Monday, December 29, 2008

Get down with the sickness...

I'm sure the title will be lost on most of you, but it's a song title.

As it happens, it also relates to chemotherapy.

I've mentioned recently that Dr. BB's work at least speaks in terms of a cure. That much is great. But now I'm researching a lot on it...and it involves hardcore chemotherapy. Four kinds of it, in fact. And it is daunting to think about how sick I will get. With the one-transplant standard protocol, we're talking about two days of very intensive chemo, and one kind (Melphalan). That's destructive enough. But BB has FOUR MONTHS of FOUR DIFFERENT KINDS of chemo in total, PLUS four days of intensive Melphalan.

The mortality rate for a standard transplant is about .5%, and given my age, Dr. SH told me my risk is about 1 in 1,000. Frankly, with my luck lately, that doesn't strike me as all that great.

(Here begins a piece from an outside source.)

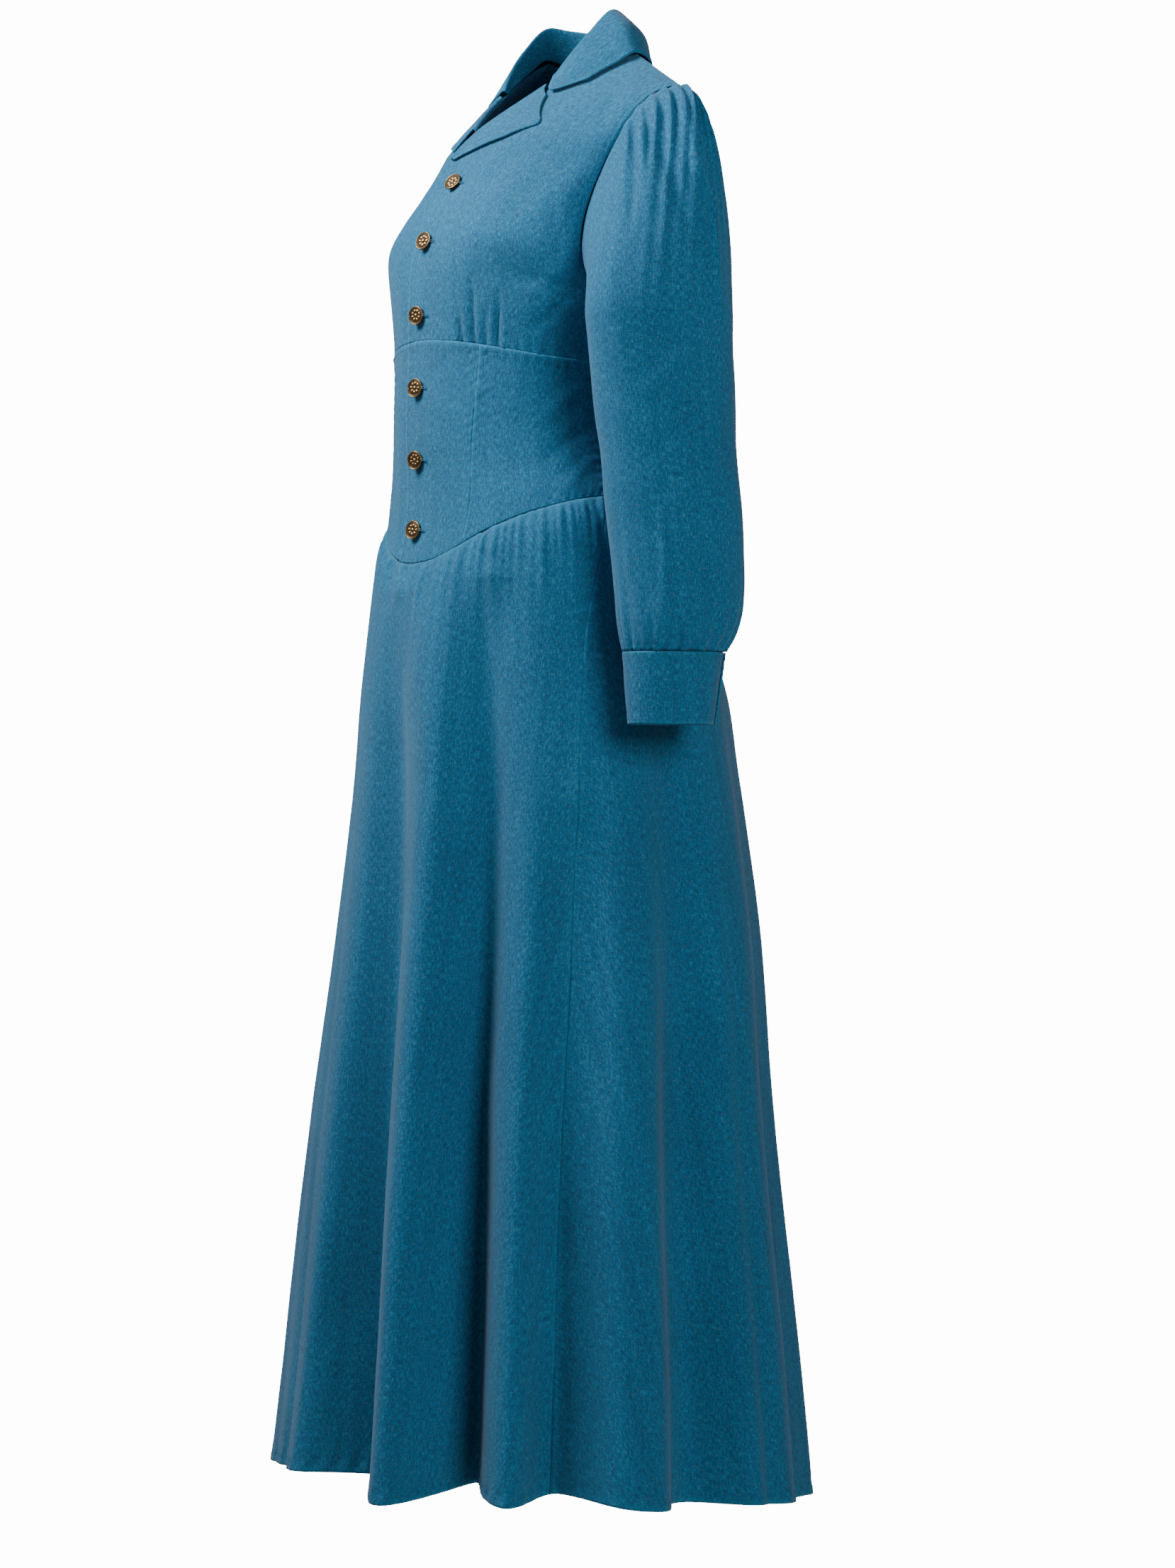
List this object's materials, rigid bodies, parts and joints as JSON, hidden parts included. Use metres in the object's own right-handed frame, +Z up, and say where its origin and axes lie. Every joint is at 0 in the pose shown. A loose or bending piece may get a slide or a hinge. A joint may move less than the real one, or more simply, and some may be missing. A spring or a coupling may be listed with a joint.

But BB's treatment-related mortality is 5%. TEN TIMES as great. This stuff makes you very, very sick. Now granted, my age should be helpful. If the same co-efficient applies, I might still be considered a 1 in 100 mortality risk. I think I could live with that, if his data is true that there's a 50 percent chance that I'll be cured.

I heard back from one woman who went through BB's Total Therapy 3 protocol. It's the holidays and she is busy but she indicated she would write more to me later this week, and I will ask her all about side effects and her treatment experience.

More to come.

City of Dopes

These people, administratively, leave a lot to be desired.

We got a call at home today, informing me that my appointment tomorrow has been unceremoniously moved. They didn't bother asking me to see if it was okay, and of course it's not. So we've had this on the calendar for more than a month, and on 18 hours' notice they figure they can just call and change it? Sorry. I moved my whole day around tomorrow to accommodate the appointment.

I called and voiced my displeasure. I can't really have blood drawn right now anyway because I'm getting over a bad cold and that will cause a normal immunoglobin response in my blood, which will throw off all their tests. So for now, we're going to try for the 13th...which is later than either I or the doctor wanted.

I'm close to calling Dr. F who is the director of the City of Hope, and who a friend of mine put me in touch with. At this point, all that would happen is Dr. SF would get a slap on the wrist and I'm not sure I want to do that yet.

Meanwhile, Dr. BB needs me in his offices for an entire week, which is going to throw off scheduling the appointment with Dr. DW. I may just cancel the latter as I'm starting to get doctor fatigue...but perhaps I'd better do it anyway. I'm continuing to think of BB's treatment as something I should do. The way I look at it, there are three potential cures: (1) BB's program actually works, (2) a novel new drug comes out that, in combination with other drugs or on its own, prevents Myeloma, or (3) allogeneic transplants improve in safety. It seems like I can pursue #1 without affecting #2 or #3...I guess the only downside would be the effects of all the chemo and whether or not so many drugs actually hurt my body (potentially causing another kind of cancer, for example). Hard to say.

Spending two weeks away from home in the coming weeks is going to be challenging for the kids, especially Parker. I'm wondering if sometime soon we need to tell her something is going on...I'm hoping we can put that off, still.